***** DATASET *****

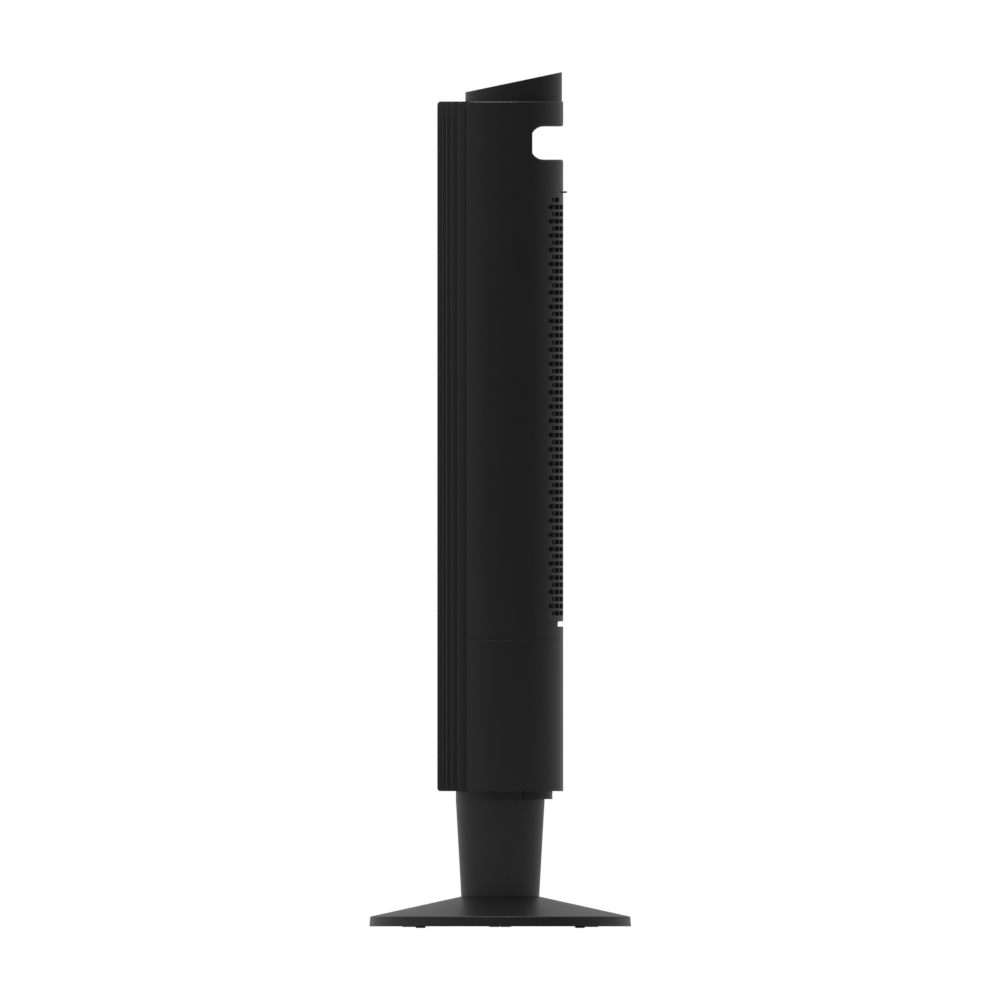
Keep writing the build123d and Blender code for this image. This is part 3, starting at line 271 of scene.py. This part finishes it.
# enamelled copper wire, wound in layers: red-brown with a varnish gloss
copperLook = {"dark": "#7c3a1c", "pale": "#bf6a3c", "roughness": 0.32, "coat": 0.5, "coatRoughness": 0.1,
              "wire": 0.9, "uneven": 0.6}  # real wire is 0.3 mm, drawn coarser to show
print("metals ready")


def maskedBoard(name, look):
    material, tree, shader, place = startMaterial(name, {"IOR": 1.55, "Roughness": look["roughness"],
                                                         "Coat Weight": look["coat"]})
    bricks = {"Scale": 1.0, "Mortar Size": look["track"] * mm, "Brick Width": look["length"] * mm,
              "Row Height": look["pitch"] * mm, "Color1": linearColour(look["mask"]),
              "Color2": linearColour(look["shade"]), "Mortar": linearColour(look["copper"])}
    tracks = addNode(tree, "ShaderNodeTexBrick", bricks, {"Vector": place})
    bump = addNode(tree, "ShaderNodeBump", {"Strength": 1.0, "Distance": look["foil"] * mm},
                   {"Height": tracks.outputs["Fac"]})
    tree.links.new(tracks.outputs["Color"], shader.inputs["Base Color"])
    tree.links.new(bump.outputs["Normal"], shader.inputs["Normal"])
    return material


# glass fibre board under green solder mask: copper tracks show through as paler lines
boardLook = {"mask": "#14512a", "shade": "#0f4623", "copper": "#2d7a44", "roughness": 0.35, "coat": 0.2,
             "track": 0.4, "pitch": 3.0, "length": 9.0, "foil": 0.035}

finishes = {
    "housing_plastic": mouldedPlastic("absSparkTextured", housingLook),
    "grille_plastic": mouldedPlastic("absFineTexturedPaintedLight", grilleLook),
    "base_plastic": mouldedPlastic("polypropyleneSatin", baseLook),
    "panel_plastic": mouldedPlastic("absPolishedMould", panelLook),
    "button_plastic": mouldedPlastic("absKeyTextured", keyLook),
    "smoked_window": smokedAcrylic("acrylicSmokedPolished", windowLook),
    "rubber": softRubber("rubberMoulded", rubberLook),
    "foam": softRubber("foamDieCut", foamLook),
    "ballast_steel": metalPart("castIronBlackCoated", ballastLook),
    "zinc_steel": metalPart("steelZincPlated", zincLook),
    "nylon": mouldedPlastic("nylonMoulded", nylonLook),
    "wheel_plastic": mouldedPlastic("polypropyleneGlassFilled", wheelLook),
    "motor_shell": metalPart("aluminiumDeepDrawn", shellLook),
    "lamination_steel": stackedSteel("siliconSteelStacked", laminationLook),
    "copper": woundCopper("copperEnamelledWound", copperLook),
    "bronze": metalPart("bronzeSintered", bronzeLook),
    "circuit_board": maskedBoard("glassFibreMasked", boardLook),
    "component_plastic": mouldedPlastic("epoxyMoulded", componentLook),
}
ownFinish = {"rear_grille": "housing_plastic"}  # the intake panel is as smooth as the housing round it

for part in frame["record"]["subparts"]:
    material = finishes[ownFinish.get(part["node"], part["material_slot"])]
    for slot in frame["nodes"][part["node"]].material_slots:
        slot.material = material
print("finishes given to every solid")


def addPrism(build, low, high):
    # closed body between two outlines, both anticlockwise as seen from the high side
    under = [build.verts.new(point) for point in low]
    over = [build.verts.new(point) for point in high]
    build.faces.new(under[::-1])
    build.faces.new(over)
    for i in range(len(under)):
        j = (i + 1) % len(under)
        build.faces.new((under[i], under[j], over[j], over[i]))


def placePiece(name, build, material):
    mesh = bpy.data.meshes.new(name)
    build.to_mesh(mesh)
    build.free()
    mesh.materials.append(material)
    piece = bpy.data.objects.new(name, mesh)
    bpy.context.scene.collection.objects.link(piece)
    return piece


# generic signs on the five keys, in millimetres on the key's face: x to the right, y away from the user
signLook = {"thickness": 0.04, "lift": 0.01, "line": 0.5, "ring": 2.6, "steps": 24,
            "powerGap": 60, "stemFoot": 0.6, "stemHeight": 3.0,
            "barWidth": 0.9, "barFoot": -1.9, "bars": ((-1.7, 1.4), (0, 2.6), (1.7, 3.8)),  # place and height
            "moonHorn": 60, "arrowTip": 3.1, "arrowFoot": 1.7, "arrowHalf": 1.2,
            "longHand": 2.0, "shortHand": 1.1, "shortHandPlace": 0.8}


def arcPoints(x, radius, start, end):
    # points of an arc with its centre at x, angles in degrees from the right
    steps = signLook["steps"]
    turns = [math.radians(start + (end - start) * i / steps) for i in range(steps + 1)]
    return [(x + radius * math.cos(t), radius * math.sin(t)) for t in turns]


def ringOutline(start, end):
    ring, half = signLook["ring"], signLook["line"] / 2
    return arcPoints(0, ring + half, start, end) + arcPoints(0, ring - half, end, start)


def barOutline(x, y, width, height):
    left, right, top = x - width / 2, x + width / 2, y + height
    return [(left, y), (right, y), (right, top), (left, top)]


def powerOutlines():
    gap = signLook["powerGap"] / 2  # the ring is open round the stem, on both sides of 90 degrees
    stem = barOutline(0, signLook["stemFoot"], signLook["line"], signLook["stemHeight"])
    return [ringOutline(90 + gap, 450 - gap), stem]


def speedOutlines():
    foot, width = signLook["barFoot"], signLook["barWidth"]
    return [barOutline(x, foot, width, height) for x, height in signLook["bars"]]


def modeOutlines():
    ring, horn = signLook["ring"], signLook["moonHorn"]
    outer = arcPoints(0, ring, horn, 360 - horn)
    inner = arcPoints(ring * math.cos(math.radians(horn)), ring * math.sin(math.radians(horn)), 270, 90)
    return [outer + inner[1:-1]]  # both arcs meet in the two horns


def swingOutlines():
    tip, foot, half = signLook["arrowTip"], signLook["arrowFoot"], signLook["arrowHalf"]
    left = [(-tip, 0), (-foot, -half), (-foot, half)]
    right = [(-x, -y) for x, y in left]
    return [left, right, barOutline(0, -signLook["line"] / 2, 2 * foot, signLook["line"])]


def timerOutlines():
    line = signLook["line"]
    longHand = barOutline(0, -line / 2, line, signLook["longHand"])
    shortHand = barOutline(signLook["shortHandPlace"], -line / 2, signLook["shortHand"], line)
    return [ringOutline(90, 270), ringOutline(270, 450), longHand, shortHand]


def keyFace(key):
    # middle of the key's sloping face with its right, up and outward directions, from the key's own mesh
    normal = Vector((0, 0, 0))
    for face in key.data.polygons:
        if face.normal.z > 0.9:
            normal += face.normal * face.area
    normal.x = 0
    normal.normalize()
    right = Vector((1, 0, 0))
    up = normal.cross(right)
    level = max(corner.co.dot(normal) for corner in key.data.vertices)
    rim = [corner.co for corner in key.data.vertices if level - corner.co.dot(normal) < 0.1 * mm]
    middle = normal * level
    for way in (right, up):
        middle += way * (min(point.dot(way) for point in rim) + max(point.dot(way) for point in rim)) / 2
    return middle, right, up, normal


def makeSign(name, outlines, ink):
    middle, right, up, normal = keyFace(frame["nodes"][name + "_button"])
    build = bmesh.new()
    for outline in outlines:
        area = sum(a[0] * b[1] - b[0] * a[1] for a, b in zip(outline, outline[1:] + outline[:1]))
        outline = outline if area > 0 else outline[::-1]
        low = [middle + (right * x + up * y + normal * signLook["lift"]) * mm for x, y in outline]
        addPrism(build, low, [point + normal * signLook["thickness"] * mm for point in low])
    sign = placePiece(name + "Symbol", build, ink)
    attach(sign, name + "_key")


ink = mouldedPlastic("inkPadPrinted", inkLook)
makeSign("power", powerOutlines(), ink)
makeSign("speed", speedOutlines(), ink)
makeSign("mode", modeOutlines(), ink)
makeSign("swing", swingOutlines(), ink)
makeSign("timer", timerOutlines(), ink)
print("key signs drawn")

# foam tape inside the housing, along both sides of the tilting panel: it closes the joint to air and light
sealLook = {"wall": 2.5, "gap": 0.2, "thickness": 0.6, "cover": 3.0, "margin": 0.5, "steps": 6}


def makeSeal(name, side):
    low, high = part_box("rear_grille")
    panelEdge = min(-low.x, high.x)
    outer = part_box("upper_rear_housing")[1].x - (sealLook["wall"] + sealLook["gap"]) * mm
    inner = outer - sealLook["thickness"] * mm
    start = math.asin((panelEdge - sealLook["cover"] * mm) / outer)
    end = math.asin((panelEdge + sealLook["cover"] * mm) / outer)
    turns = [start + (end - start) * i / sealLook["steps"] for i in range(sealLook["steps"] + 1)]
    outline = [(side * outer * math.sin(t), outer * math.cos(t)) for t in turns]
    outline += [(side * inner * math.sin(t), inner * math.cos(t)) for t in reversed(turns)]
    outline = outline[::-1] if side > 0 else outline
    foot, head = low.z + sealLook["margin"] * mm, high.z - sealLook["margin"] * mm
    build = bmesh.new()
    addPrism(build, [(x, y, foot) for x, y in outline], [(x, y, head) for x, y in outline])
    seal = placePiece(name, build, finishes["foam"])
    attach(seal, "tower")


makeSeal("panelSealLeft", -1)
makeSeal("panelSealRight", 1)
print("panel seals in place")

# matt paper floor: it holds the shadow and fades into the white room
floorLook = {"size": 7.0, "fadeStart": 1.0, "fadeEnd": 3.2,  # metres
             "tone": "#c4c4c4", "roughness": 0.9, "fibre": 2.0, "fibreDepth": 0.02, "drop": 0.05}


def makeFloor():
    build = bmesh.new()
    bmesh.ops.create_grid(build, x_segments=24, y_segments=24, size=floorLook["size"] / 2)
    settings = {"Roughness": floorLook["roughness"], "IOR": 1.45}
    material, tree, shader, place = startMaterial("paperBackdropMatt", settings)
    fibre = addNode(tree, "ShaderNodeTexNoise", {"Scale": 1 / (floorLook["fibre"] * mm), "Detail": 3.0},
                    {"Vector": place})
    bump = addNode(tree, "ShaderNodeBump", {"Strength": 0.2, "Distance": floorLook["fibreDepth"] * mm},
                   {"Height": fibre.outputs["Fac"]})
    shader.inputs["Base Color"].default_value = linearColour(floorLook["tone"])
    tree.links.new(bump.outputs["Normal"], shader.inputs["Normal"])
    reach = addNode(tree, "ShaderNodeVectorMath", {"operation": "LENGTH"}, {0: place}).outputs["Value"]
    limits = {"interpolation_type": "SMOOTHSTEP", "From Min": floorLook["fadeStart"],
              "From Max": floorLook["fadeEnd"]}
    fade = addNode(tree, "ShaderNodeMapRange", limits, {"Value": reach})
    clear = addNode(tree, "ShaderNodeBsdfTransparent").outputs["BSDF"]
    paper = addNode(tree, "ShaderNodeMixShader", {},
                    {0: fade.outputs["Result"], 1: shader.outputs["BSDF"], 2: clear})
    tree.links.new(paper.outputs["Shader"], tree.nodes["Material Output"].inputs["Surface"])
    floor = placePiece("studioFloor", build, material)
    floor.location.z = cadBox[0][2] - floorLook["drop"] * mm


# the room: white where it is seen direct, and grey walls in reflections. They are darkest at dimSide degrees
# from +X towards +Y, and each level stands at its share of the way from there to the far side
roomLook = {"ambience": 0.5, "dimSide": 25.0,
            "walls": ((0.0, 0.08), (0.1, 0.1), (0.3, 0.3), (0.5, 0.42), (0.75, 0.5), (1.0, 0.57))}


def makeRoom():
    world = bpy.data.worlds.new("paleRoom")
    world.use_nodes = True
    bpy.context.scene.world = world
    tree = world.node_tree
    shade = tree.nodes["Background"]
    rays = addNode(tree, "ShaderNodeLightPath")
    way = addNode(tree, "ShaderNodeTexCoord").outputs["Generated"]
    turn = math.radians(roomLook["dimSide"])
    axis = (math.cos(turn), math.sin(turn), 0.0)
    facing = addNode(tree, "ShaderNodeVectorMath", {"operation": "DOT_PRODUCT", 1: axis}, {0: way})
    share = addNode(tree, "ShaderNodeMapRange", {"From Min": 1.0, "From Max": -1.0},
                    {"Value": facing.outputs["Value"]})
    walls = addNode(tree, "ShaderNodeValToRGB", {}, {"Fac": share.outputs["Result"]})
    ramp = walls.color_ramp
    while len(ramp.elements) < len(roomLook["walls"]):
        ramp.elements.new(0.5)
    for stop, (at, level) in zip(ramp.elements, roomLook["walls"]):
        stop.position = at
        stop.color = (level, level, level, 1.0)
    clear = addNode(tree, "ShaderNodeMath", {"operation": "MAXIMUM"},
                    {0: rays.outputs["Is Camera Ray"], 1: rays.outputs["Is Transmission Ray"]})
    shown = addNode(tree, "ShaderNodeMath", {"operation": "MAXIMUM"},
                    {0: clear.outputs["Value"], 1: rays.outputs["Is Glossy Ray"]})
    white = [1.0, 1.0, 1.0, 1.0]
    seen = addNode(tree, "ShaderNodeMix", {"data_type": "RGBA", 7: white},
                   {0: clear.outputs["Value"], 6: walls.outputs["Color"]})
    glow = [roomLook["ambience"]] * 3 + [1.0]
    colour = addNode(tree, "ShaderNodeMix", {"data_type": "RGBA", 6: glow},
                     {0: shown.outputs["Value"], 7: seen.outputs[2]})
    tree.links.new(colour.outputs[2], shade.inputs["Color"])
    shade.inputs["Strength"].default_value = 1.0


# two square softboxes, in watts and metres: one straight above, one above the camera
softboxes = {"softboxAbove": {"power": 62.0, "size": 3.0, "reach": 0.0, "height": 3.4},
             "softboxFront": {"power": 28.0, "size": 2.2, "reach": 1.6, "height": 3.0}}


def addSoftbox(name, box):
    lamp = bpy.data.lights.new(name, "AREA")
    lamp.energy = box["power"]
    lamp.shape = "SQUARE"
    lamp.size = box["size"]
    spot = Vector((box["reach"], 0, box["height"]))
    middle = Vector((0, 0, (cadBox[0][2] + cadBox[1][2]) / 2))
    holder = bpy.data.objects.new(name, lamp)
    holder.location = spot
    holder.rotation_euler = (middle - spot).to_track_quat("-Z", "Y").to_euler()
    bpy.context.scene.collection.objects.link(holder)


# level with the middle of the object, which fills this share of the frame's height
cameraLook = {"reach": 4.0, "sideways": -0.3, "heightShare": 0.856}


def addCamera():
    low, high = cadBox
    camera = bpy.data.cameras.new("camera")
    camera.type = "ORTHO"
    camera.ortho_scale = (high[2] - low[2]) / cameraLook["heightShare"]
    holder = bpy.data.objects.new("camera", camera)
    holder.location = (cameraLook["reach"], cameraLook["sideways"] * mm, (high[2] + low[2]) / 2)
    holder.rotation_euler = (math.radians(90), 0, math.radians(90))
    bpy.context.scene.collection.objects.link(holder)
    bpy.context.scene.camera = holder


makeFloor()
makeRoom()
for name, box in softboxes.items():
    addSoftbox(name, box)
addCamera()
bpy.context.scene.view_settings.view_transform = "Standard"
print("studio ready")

*****
***** DATASET *****

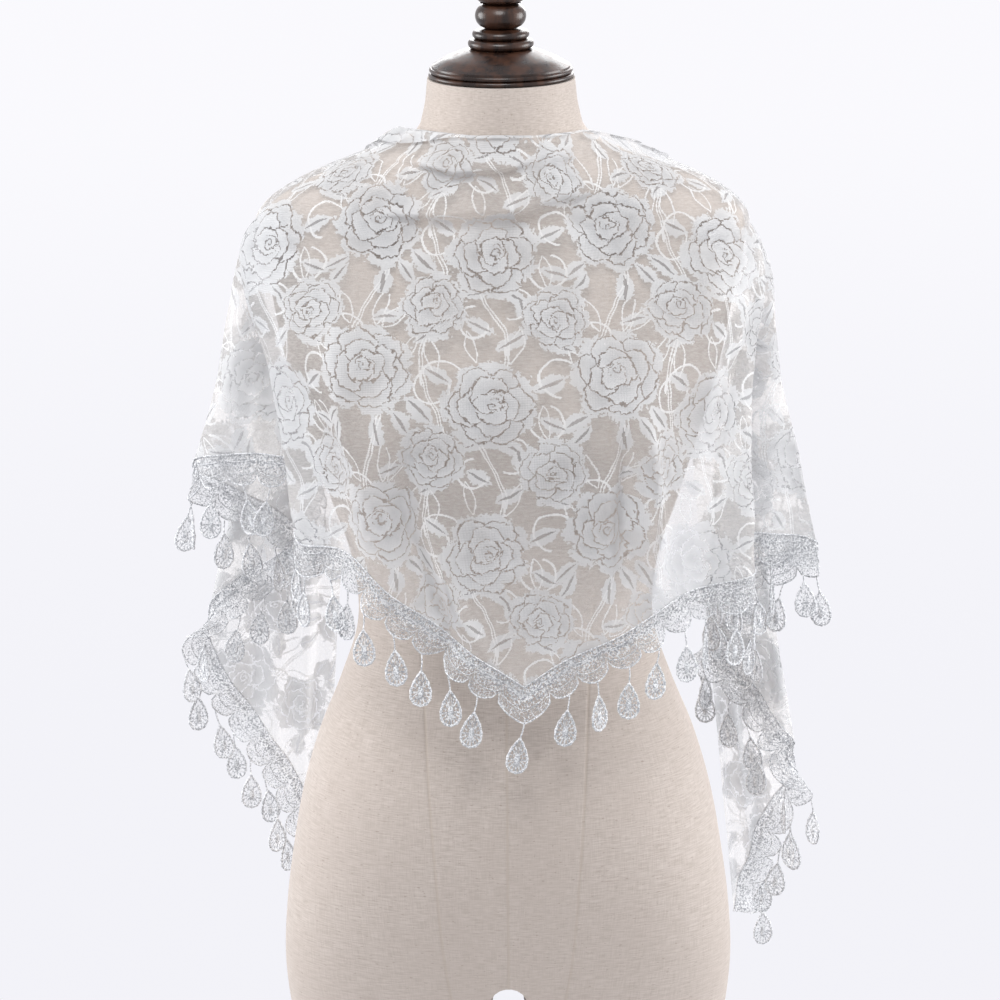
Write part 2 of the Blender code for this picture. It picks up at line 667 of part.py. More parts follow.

*****

PROBLEM TO WORK ON:
Wherever the string "code" appears in the entries above, list that line.

EXERCISE ANSWER:
Keep writing the build123d and Blender code for this image. This is part 3, starting at line 271 of scene.py. This part finishes it.
Write part 2 of the Blender code for this picture. It picks up at line 667 of part.py. More parts follow.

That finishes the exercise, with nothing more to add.